Putin knows that Merkel has a phobia of dogs since she was badly bitten. At a meeting in the Black Sea resort of Sochi, he ignored her aides’ request that he keep his black labrador, Koni, out of the room. “I know him and his methods by heart,” Merkel told an adviser. “It’s typical KGB to target someone’s weakness.”
M&M share a distrust of Putin. Macron accused Sputnik and Russia Today, media outlets close to the Kremlin, of slandering him during the campaign. The same media "insidiously supported the extreme right-wing German party AfD," Van Renterghem writes.
François Hollande was a calm consensus-seeker, like Merkel. Too calm, her aides said. “On the same subject, Hollande could agree with two persons holding opposite views . . . She didn’t always know if he was saying yes or no.”
In the euro zone, France alone has failed to meet the 3 per cent ceiling on budget deficits. Macron promises to comply by the end of the year. The tug of war between French appeals for “solidarity”, or German largesse, and German demands for “responsibility”, meaning compliance with EU rules, continues. Merkel resists calls to increase investment and raise salaries to reduce Germany’s trade surplus. She is wary of Macron’s fervour for greater European integration.

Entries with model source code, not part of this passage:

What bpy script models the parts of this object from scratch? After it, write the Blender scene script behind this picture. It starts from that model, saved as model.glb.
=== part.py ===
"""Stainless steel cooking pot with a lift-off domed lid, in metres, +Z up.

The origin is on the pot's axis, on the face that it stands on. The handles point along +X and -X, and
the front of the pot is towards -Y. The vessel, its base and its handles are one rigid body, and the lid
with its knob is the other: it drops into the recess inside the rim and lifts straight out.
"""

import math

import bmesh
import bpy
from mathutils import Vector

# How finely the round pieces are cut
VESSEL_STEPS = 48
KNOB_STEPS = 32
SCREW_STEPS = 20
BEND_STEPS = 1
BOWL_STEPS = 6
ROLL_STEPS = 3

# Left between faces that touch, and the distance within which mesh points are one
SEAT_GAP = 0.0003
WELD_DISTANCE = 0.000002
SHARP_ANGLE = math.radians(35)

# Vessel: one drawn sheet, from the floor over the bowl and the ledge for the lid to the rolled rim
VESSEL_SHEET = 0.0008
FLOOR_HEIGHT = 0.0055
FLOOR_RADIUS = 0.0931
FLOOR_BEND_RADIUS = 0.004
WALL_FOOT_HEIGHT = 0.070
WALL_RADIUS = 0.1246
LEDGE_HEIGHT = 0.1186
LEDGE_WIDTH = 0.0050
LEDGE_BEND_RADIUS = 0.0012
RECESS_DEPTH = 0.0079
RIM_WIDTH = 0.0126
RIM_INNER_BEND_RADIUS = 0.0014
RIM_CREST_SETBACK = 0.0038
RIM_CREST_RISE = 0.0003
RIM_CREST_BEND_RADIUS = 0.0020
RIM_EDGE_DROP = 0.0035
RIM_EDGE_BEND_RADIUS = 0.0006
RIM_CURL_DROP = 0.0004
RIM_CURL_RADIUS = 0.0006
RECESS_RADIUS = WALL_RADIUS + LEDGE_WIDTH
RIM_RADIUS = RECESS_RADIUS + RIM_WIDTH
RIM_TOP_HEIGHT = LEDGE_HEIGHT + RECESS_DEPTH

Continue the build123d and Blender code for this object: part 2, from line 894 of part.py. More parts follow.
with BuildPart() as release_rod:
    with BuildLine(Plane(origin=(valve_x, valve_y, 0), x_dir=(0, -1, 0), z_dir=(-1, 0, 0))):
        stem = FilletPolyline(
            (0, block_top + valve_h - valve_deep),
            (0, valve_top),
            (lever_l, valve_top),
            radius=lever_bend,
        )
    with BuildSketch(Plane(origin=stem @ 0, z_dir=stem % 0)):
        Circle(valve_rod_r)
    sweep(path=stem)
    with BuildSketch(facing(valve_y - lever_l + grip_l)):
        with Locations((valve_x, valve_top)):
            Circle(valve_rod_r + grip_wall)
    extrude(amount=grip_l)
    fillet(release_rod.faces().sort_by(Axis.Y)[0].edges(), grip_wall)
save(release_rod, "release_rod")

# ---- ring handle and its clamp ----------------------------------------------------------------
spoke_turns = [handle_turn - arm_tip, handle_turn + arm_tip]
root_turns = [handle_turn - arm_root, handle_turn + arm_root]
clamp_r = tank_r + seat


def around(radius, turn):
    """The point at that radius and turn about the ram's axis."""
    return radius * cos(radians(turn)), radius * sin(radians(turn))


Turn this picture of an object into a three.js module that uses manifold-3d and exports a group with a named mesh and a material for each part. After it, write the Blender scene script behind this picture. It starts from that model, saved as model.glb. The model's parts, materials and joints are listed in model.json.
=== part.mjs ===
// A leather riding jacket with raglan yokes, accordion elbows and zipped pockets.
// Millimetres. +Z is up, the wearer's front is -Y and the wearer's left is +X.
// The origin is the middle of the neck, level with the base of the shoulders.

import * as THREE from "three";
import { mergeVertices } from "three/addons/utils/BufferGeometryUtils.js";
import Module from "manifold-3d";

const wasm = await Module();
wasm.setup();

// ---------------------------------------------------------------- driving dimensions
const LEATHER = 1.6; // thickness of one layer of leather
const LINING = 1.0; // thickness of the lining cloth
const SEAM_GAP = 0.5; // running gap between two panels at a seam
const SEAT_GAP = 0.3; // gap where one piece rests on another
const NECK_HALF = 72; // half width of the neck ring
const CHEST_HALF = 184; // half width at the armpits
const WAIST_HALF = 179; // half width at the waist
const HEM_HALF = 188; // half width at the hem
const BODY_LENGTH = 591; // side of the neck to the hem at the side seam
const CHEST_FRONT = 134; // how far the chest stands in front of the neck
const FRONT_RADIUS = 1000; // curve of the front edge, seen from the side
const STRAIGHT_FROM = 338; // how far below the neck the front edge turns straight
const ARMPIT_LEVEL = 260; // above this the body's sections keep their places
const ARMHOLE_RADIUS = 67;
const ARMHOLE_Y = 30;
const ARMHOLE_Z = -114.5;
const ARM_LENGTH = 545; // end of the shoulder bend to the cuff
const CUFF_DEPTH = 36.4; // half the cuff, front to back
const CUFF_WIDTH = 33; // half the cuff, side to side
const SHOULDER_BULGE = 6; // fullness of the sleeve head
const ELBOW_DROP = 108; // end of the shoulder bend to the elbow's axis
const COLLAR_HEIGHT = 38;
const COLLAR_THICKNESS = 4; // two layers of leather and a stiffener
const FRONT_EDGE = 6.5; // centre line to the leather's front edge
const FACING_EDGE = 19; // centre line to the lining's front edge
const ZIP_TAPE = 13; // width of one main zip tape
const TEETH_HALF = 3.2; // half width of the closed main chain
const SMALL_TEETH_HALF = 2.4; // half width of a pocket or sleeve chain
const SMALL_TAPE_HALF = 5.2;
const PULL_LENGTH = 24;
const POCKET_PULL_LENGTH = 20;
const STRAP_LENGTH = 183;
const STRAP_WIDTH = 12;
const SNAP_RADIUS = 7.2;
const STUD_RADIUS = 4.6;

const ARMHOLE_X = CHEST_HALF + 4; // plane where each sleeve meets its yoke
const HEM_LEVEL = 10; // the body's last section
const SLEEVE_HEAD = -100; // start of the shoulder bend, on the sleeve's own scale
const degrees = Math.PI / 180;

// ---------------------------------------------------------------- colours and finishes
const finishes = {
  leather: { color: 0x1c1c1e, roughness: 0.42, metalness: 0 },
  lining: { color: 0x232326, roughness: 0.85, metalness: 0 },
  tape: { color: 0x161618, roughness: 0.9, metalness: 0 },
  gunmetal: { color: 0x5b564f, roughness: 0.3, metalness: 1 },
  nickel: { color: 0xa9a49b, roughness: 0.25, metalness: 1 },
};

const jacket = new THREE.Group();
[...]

But there is new optimism on both sides. In Macron's entourage, the main fear about Merkel's near certain re-election is that the liberal party FDP, which rejects consideration of further German financial support for EU countries, and which wants Greece to leave the euro zone, could end up in Merkel's next coalition.
Brexit, the election of Donald Trump and her tense relations with Russia and Turkey had isolated Merkel. "Until France got ahold of itself," Van Renterghem writes. "Emmanuel Macron arrived just in time, like Zorro."